Nous fonctionnons à 80% en autonomie financière. Les artistes payent une participation aux frais de 12€ par mètre carré, ce qui représente environ 50% de nos revenus. Ensuite, il y a les privatisations et les mises à dispositions pour les collectifs ou les entreprises. La part d’argent public que nous recevons est de 20%. La région Île-de-France est notre plus gros « subventionneur » car nous avons réussi à rentrer dans un cadre, celui des « fabriques de culture ». Cela nous permet d’obtenir 40 000€ par an. La ville de Saint-Denis participe aussi. Nous ne payons pas de loyer mais nous devons entretenir le bâtiment. Comme il est vétuste, cela coûte très cher. Depuis deux ou trois mois, nous avons lancé une coopérative pour racheter le lieu au bailleur immobilier qui le possède, et le réhabiliter. Il commence à se dégrader de plus en plus, il faudra faire d’importants travaux. La ville fera partie de la coopérative. Il y aura aussi Plaine Commune, qui est une communauté d’agglomérations.

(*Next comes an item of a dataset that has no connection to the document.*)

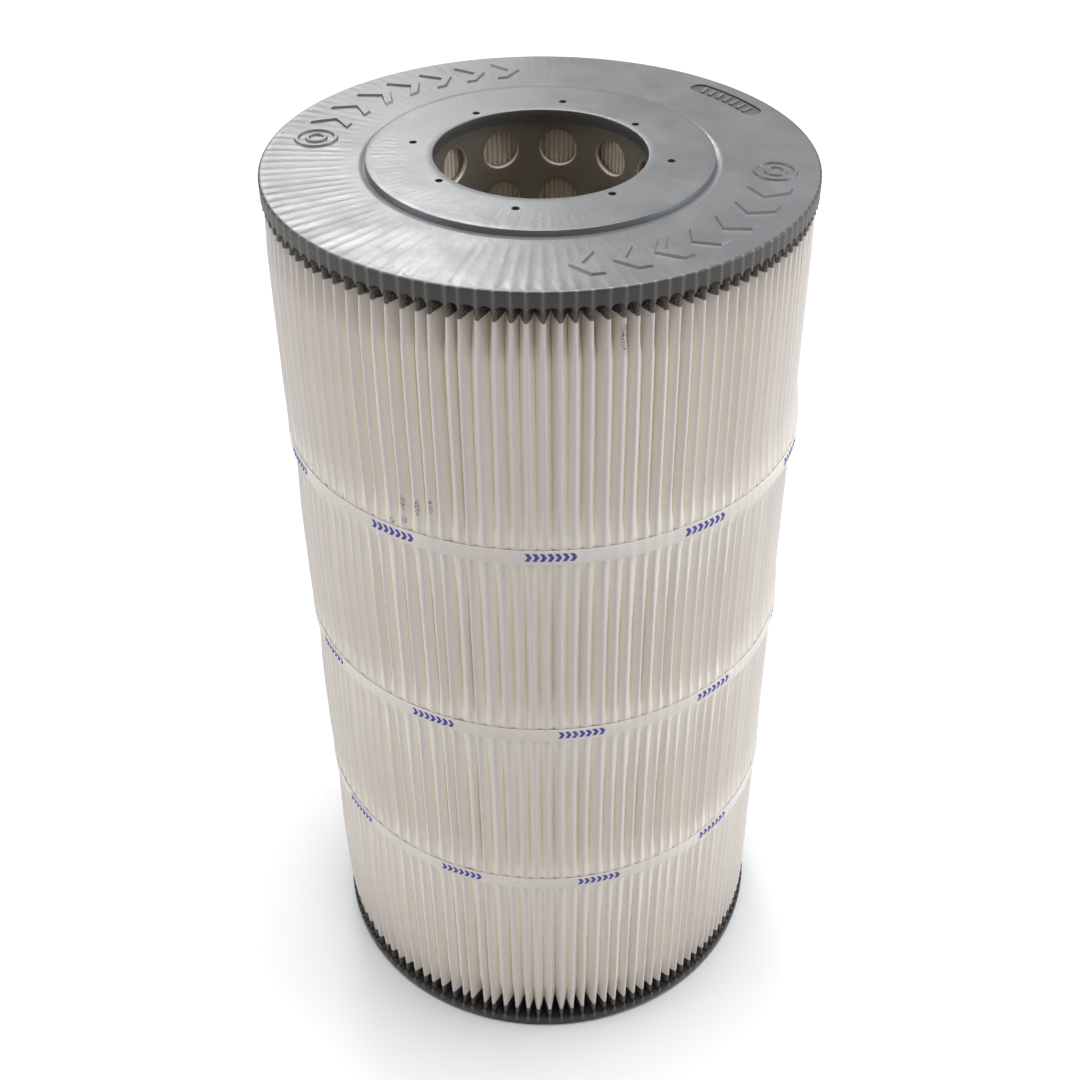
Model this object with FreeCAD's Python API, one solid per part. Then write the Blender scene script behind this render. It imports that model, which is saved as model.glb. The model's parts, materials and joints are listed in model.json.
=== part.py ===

Combien vaut un bâtiment comme celui-ci ?
Je n’ai pas l’information, il y a des négociations en cours avec le propriétaire.

Vous avez déjà essayé les financements participatifs ?
Oui, pour la rénovation de la salle du rez-de-chaussée. Les mises aux normes sont toujours très coûteuses. Nous avions reçu un arrêté préfectoral nous demandant de n’organiser que des événements en extérieur, car le bâtiment n’était pas aux normes. Mais c’était important pour nous de garder un poumon à l’intérieur, une agora, et de mettre le restaurant aux normes ERP. Nous avons lancé une campagne de crowdfunding en 2017 et réussi à récolter l’argent nécessaire. Nous avons été soutenus par les voisins, qui ont décidé avec le syndicat de copropriété d’augmenter leurs charges ; mais aussi par des lieux comme les Grands Voisins ; et puis par tous les habitués qui aiment cet endroit. Mais pour le projet futur, ce serait dérisoire. Il nous faut l’aide de mécènes et des politiques publiques.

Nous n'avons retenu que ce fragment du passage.